We walked and walked. Every now and then someone would stop to give us a lift: on donkeys… horses… lorries full of people, then we went back to Italy a few days later.
Upon my return my personal drama starts
I went back to work to my travel agency
When clients walked in asking for 5 star accommodation and Business Class travel, I felt sick and out of place. This was not my place… and I kept asking myself what am I doing here???
I know… I have seen!
A period of darkness began for me
I didn’t believe…
My parents would tell me to go to a psychologist
But I never went

Then one day Daniela, my sister, who was a believer said to me “Why don’t you go to the Divino Amore” a sanctuary here in Rome.
I had never been to church before then bar at Christmas and Easter time… I decided to go. I desperately felt the need to find that peace, love and happiness I had felt approaching the old man when in hell.
I go to take confession.
And burst into tears right there and then whilst confessing in front of the cross.
And at the top of my voice I scream at the priest and ask him “Why? Why? Why did God save me and my family? Why didn’t he take me… he could have saved all those children!!! Why???”
There was silence.
Then the priest answered
“My dear. God has a plan for you and maybe one day you will have to tell lots of people…”
After that meeting I felt deep down in my heart that it really was Him who had created

me and who had shed tears for me, because no one could have talked to me so deep down in my heart.
After a few days of praying, I felt a great weight lifting from me and I started to feel the presence of God! I felt the greatest and most unimaginable peace.

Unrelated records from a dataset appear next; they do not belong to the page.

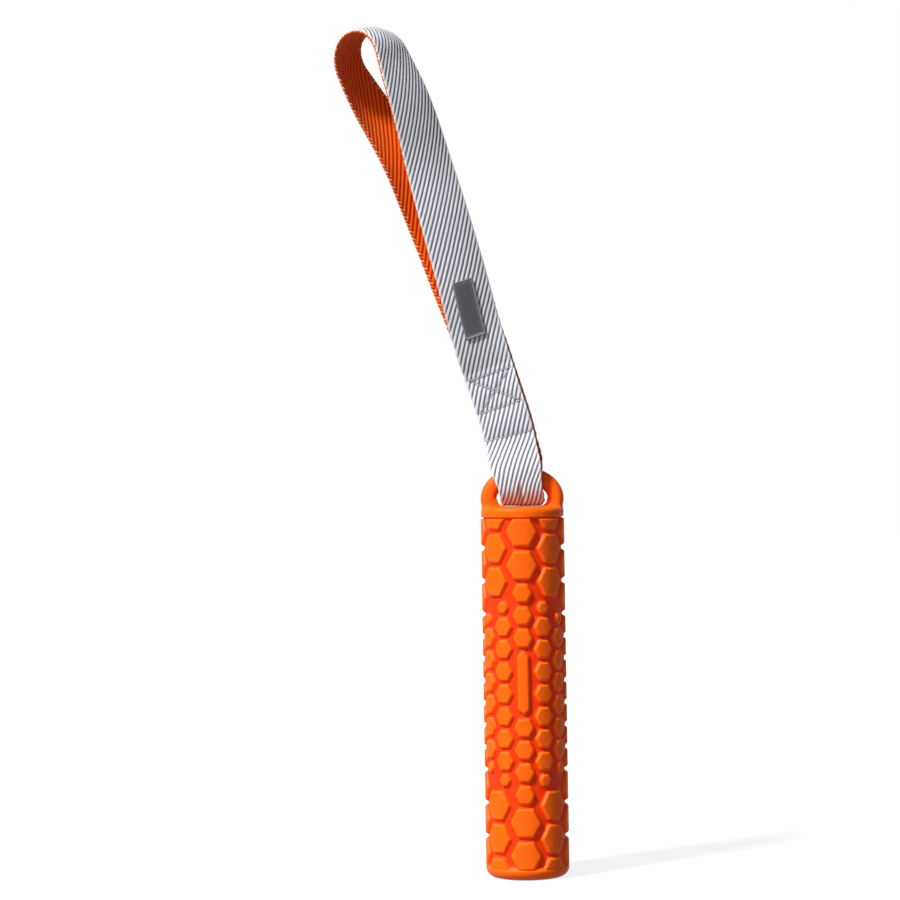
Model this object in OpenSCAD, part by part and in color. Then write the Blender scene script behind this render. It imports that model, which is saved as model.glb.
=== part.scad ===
// Floating training bumper: a moulded rubber stick with raised hexagon pads and
// a moulded bail on top, and a webbing hand loop sewn round the bail's bar.
// Millimetres. The origin is the centre of the flat base and +Z runs up the
// stick. The front, with the plaque and the sewn label, faces -Y.

/* [Stick] */
// Diameter over the pads
stick_d = 50.8; // [46:0.2:60]
// Length from the flat base to the top of the collar
stick_len = 225; // [205:1:260]
// Depth of the grooves between the pads
groove_depth = 2.1; // [1.2:0.1:2.6]
// How much fuller the grooves' floor is at the middle of the stick than at its ends
floor_crown = 0.1; // [0.05:0.05:0.4]
// Radius of the rounded edge round the base
base_round = 6; // [3:0.5:9]
// Height of the plain collar under the bail
collar_h = 6; // [4.5:0.5:10]
// How much slimmer the collar is than the pads, in diameter
collar_step = 0.6; // [0.2:0.1:1.6]
// Radius of the collar's rounded top edge
collar_round = 3; // [1:0.25:4]
// Width of the narrow groove that parts the pads from each plain end
end_groove_w = 0.8; // [0.5:0.1:1.6]

/* [Pads] */
// Height of a large pad, flat to flat on its top face
large_pad = 16.4; // [13:0.1:17]
// Spacing of the large pads up a column
large_pitch = 20.15; // [19:0.05:22]
// Height of a small pad
small_pad = 10.1; // [8:0.1:10.6]
// Spacing of the small pads up a column
small_pitch = 13.5; // [12.8:0.1:15]
// Height of the filler pad that ends a column 30 degrees off the front
filler_pad = 6.1; // [4:0.1:6.4]
// Height of the filler pad that ends a column 60 degrees off the front
lesser_filler_pad = 5.4; // [4:0.1:5.6]
// How far a pad's side walls spread from its top face to the groove floor
pad_draft = 0.9; // [0.4:0.1:1]
// Width of the bare plaque on the front
plaque_w = 6.2; // [5:0.1:7]
// Length of each of the plaque's pointed ends
plaque_tip = 2.6; // [1.5:0.1:4]

/* [Bail] */
// How far each side of the bail stands inside the pads' surface
bail_inset = 0.1; // [0:0.1:1.5]
// Height of the bail above the collar
bail_h = 24.4; // [23.5:0.1:30]
// Height of the bail's widest point above the collar
bail_waist = 5; // [3:0.5:7]
// Thickness of the bail's bar, seen from the front
bar_t = 9.7; // [8:0.1:10.5]
// Depth of the bail's bar, front to back
bar_depth = 10; // [8:0.1:10.4]
// Radius that fills each bottom corner of the bail's slot
slot_fillet = 4.2; // [2:0.1:5]

/* [Core] */
// Diameter of the foam core
core_d = 36; // [30:0.5:38]
// Thickness of rubber under and over the core
core_wall = 10; // [8:0.5:16]
// Diameter of the plug that closes the filling hole in the base
plug_d = 16; // [10:0.5:20]

/* [Webbing] */
// Width of the webbing
web_w = 31.75; // [29:0.25:33]
// Play between the bunched webbing and each side of the bail's slot
slot_play = 2.4; // [1.8:0.1:3.6]
// Length over which the webbing spreads from the slot to its full width
spread_len = 18; // [14:0.5:20]
// Thickness of the webbing
web_t = 2; // [1.6:0.1:2.1]
// Distance from the bail's bar to the far end of the hand loop
handle_len = 291; // [270:1:330]
// Half of the hand loop's greatest opening, between the webbing's middles
loop_half_gap = 15.6; // [12:0.2:24]
// Length of the hand loop's rounded far end
cap_len = 22; // [16:0.5:30]
// Height of the webbing's fold above the floor of the bail's slot
fold_lift = 2.6; // [2.4:0.1:3.2]
// Distance of the fold's middle to the right of the bail's middle
fold_shift = 0.6; // [0.4:0.1:1]

/* [Sewing] */
// Distance from the bar to the single row of stitches
row_at = 24.4; // [22:0.1:28]
// Distance from the bar to the near side of the stitched box
box_from = 42.6; // [38:0.1:46]
// Length of the stitched box along the webbing
box_len = 21.2; // [16:0.1:26]
// Inset of the stitched box from the webbing's edges
box_inset = 2.6; // [2:0.1:5]
// Length of webbing past the box, up to where the handle bends
bend_margin = 3.5; // [3.3:0.1:6]
// Length of one stitch
stitch_len = 2; // [1.4:0.1:2.4]
// Distance from one stitch to the next
stitch_pitch = 3.1; // [2.7:0.1:4]
// Thickness of the thread
thread_t = 0.6; // [0.4:0.05:0.8]

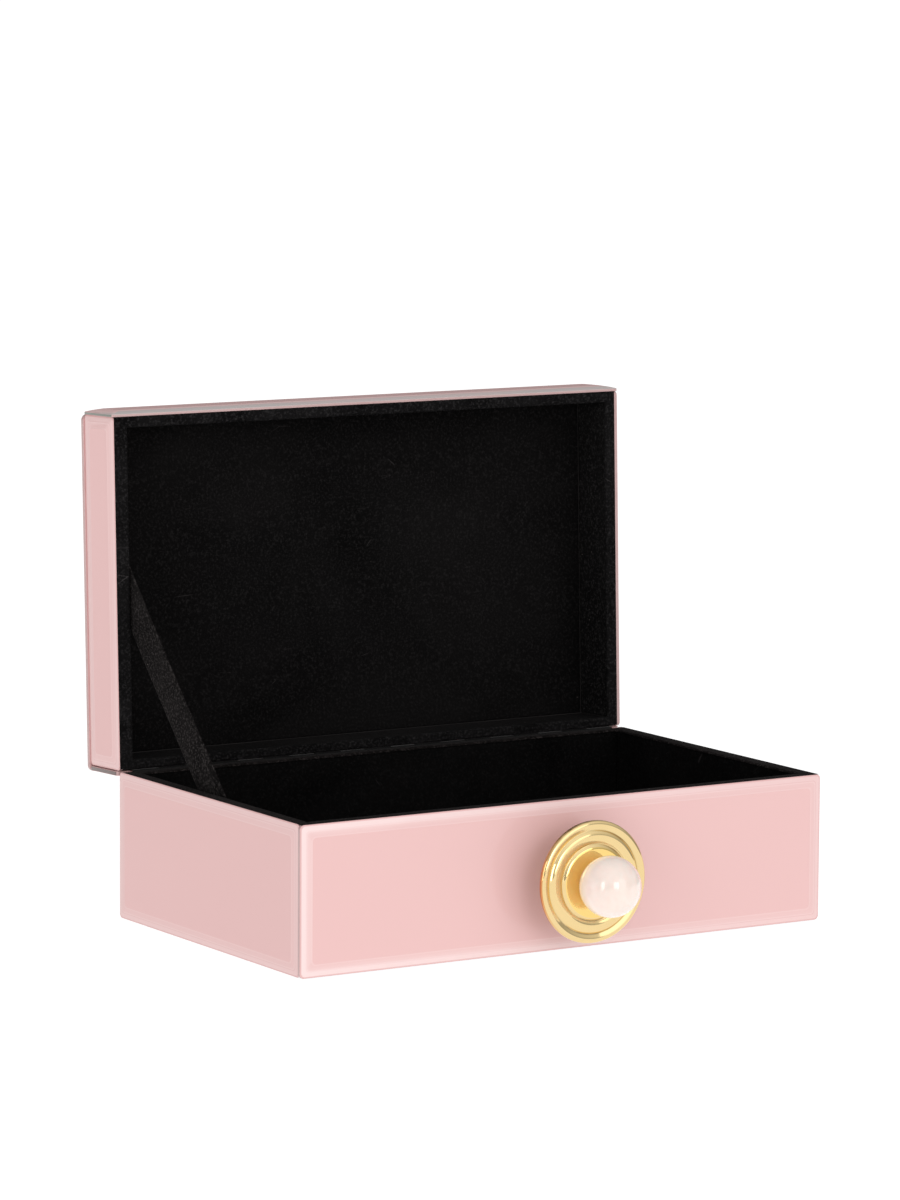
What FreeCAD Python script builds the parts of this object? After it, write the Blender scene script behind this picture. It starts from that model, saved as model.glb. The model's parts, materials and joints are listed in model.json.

Later in 2011 my trip to Medjugorje and that’s where my faith is strengthened again and again …
And there is so much more… but we would need many more days to go over it all.

This is a true story of bravery that can only come from the soul. This is one woman’s story. I am not promoting anything about religion, just sharing her words…it is up to everyone to decide what it is they believe in. As for me I believe in the Universe. That is my religion. We are all one with this Universe.